I’m sure that if you have never done a day of physical labor in your life and do interesting work in a comfortable office, working into old age sounds like a fine idea. But anyone considering such an idea ought to have a talk with some of the folks I work with—nurses, nurse’s aides, hospital housekeepers, people who spend most of the working day on their feet doing physically demanding work.
Then maybe talk to a few motel maids, farm workers and fast-food workers, roofers and carpenters. Ask them how the idea of working until they drop sounds to them.
And forget the notion that we can’t let people retire at 65 anymore because they are living so much longer. Life expectancy is tricky, but here it is in a nutshell: Changes in life expectancy are mostly not about how long old people live, but about how many people die young. Life expectancy at 65 has changed rather little in the last 50 years, and most of that change has been concentrated in upper-income groups. A worker in the bottom half of the income distribution—the people doing the physically difficult jobs—has seen an increase of only about 1.6 years in that life expectancy.
The real solution? Raise the cap on payroll taxes.
Ethnicity and religion
Re “City’s books are perfectly ‘clean’” (Newslines, by Robert Speer, Jan. 17):
In the above referenced story the author writes, “They [candidates for city commissions] are an impressive bunch, many of them highly qualified, though perhaps not as diverse as the larger community. Only four are from minority groups—one African-American, one Latino, one Southeast Asian and one Indian, Dr. Brahama D. Sharma, who wants to serve on the Airport Commission.”

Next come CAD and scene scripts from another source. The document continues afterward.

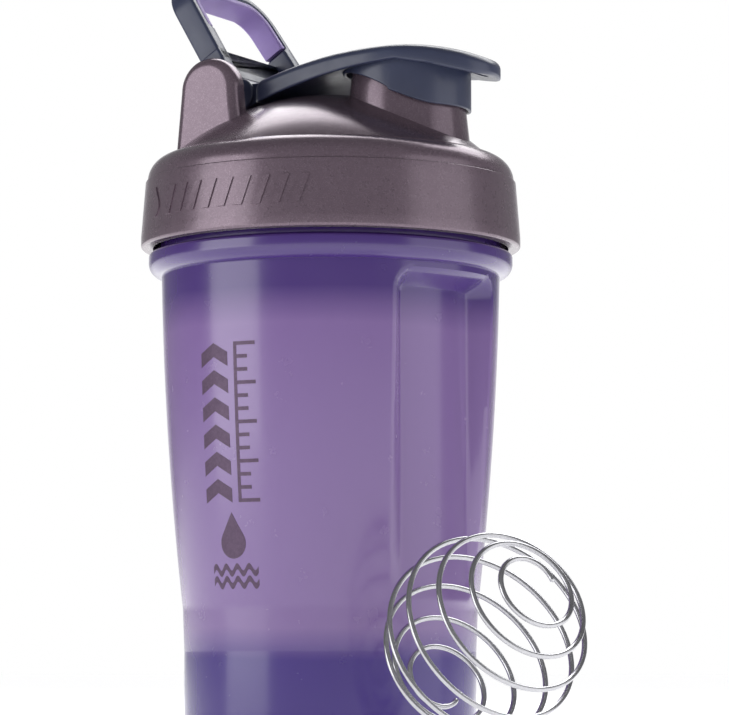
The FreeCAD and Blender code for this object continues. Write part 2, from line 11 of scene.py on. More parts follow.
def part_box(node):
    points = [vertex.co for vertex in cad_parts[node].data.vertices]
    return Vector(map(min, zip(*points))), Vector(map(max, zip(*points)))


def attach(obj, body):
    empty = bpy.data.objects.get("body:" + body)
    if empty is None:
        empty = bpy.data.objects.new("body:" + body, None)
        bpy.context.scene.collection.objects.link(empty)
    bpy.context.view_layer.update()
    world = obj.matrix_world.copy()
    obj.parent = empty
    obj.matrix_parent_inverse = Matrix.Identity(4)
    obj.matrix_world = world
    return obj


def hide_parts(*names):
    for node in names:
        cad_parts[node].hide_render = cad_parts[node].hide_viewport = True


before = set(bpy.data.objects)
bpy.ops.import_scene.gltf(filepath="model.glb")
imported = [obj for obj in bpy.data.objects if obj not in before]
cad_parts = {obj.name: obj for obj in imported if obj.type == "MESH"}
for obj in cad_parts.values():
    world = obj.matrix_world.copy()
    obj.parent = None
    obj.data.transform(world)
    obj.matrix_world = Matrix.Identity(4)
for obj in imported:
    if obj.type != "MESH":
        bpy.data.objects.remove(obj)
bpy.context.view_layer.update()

scene = bpy.context.scene
MM = 0.001


# ---------------------------------------------------------------- node helpers

class Shader:
    """A material and short calls that add and join its nodes."""

    def __init__(self, name):
        self.material = bpy.data.materials.new(name)
        self.material.use_nodes = True
        self.tree = self.material.node_tree
        self.bsdf = self.tree.nodes["Principled BSDF"]
        self.place = self.add("ShaderNodeTexCoord").outputs["Object"]

    def add(self, kind, **settings):
        node = self.tree.nodes.new(kind)
        for name, value in settings.items():
            setattr(node, name, value)
        return node

    def join(self, source, target):
        self.tree.links.new(source, target)

    def set(self, **values):
        """Constants on the shader's own sockets; an underscore in a name stands for a space."""
        for name, value in values.items():
            self.bsdf.inputs[name.replace("_", " ")].default_value = value

    def noise(self, scale, detail=3.0, roughness=0.5):
        """Noise over the object, scale in cells per metre."""
        texture = self.add("ShaderNodeTexNoise")
        texture.inputs["Scale"].default_value = scale
        texture.inputs["Detail"].default_value = detail
        texture.inputs["Roughness"].default_value = roughness
        self.join(self.place, texture.inputs["Vector"])
        return texture.outputs["Fac"]

    def ramp(self, source, *stops):
        """Colour ramp through (position, colour) stops."""
        node = self.add("ShaderNodeValToRGB")
        elements = node.color_ramp.elements
        while len(elements) < len(stops):
            elements.new(1.0)
        for element, (position, colour) in zip(elements, stops):
            element.position = position
            element.color = (*colour, 1)
        self.join(source, node.inputs["Fac"])
        return node.outputs["Color"]

    def levels(self, source, low, high, start=0.3, end=0.7):
        """The source's range start..end mapped to low..high; it starts as the middle of a noise."""
        node = self.add("ShaderNodeMapRange")
        for name, value in (("From Min", start), ("From Max", end), ("To Min", low), ("To Max", high)):
            node.inputs[name].default_value = value
        self.join(source, node.inputs["Value"])
        return node.outputs["Result"]

    def math(self, operation, *values):
        node = self.add("ShaderNodeMath", operation=operation)
        for socket, value in zip(node.inputs, values):
            if isinstance(value, (int, float)):
                socket.default_value = value
            else:
                self.join(value, socket)
        return node.outputs["Value"]

    def bump(self, height, distance):
        node = self.add("ShaderNodeBump")
        node.inputs["Distance"].default_value = distance
        node.inputs["Strength"].default_value = 1.0
        self.join(height, node.inputs["Height"])
        return node.outputs["Normal"]

    def wire(self, name, source):
        """Feed one of the shader's sockets."""
        self.join(source, self.bsdf.inputs[name.replace("_", " ")])


def linear(red, green, blue):
    """Linear colour of an sRGB one given in 0..255."""
    shares = [level / 255 for level in (red, green, blue)]
    return tuple(share / 12.92 if share <= 0.04 else ((share + 0.055) / 1.055) ** 2.4 for share in shares)


def tinted(colour, factor):
    return tuple(min(1.0, c * factor) for c in colour)


# ---------------------------------------------------------------- materials

def moulded(name, colour, roughness, grain_scale=2600, grain_height=0.00002):
    """Moulded plastic or rubber: a little colour variation, fine grain and uneven gloss."""
    shader = Shader(name)
    mottle = 0.08
    clouds = shader.noise(90, 4)
    grain = shader.noise(grain_scale, 2)
    dark, light = tinted(colour, 1 - mottle), tinted(colour, 1 + mottle)
    shader.wire("Base_Color", shader.ramp(clouds, (0.3, dark), (0.7, light)))
    rubbed = shader.noise(260, 5, 0.65)
    shader.wire("Roughness", shader.levels(rubbed, roughness * 0.85, roughness * 1.2))
    shader.wire("Normal", shader.bump(grain, grain_height))
    return shader


def cup_material():
    """Glossy purple, paler in the wall and deeper towards the bottom, with painted shade from the lid
    darkening the top of the wall, the collar and the neck.
    """
    shader = Shader("cup_plastic")
    split = shader.add("ShaderNodeSeparateXYZ")
    shader.join(shader.place, split.inputs["Vector"])
    waver, cup_height = 0.003, 0.14
    height = shader.math("ADD", split.outputs["Z"], shader.math("MULTIPLY", shader.noise(28, 2), waver))
    scaled = shader.math("MULTIPLY", height, 1 / cup_height)
    # neck is painted shade, not a colour of the plastic: the top of the wall, the collar and the neck are
    # darkened as if shadowed by the lid. deep makes the wall darker towards the bottom.
    wall, deep, neck = linear(127, 98, 158), linear(56, 26, 126), linear(66, 38, 116)
    shader.wire("Base_Color", shader.ramp(scaled, (0.14, deep), (0.195, wall), (0.72, wall), (0.785, neck)))
    shader.wire("Roughness", shader.levels(shader.noise(140, 5, 0.6), 0.22, 0.28))
    shader.set(IOR=1.5, Specular_IOR_Level=0.6, Coat_Weight=0.6, Coat_Roughness=0.14)
    return shader.material


def lid_material():
    """Mauve plastic with a very fine metal flake in it, a little rougher on the ring than on the dome."""
    shader = Shader("lid_plastic")
    flakes = shader.add("ShaderNodeTexVoronoi")
    flakes.inputs["Scale"].default_value = 7000
    shader.join(shader.place, flakes.inputs["Vector"])
    share = shader.add("ShaderNodeSeparateColor")
    shader.join(flakes.outputs["Color"], share.inputs["Color"])
    dark, middle, light = linear(108, 92, 104), linear(118, 101, 114), linear(142, 126, 138)
    shader.wire("Base_Color", shader.ramp(share.outputs["Red"], (0.0, dark), (0.8, middle), (1.0, light)))
    across = shader.add("ShaderNodeVectorMath", operation="LENGTH")
    flat = shader.add("ShaderNodeVectorMath", operation="MULTIPLY")
    flat.inputs[1].default_value = (1, 1, 0)
    shader.join(shader.place, flat.inputs[0])
    shader.join(flat.outputs["Vector"], across.inputs[0])
    dome_edge, ring_start = 0.0445, 0.0465
    ring = shader.levels(across.outputs["Value"], 0.22, 0.28, dome_edge, ring_start)
    uneven = shader.levels(shader.noise(420, 4, 0.6), -0.02, 0.03)
    shader.wire("Roughness", shader.math("ADD", ring, uneven))
    shader.wire("Normal", shader.bump(share.outputs["Green"], 0.0000025))
    shader.set(Metallic=0.5, Coat_Weight=0.3, Coat_Roughness=0.16)
    return shader.material


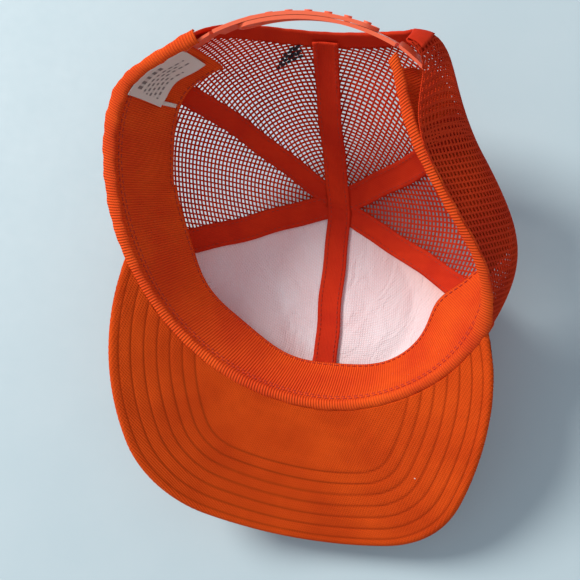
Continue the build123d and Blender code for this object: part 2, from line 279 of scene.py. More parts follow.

Brahama D Sharma politely and emphatically states that Robert Speer is woefully mistaken in that Brahama D Sharma represents minority as an Indian. Brahama D Sharma is Jewish by birth and a naturalized U.S. citizen and is a member of the Congregation Beth Israel of Chico in very good standing all the time he has been in Chico.
Brahama D Sharma
Robert Speer responds: I was aware that Dr. Sharma was Jewish and originally wrote that he represented two minority groups, Indian Americans and Jews. Further research showed that whether Jews constitute a distinct ethnic group is a matter of debate.
One way to cut costs
Did you know that the McDonald’s in Paradise has cut most of their employees’ hours to avoid [paying for] health care for them? So now all their medical cost is shifted to the taxpayers, who already pay by purchasing their products. Many of the employees are college students who have been working for many years and need the income to attend school. I can no longer buy from a store that will not share the wealth.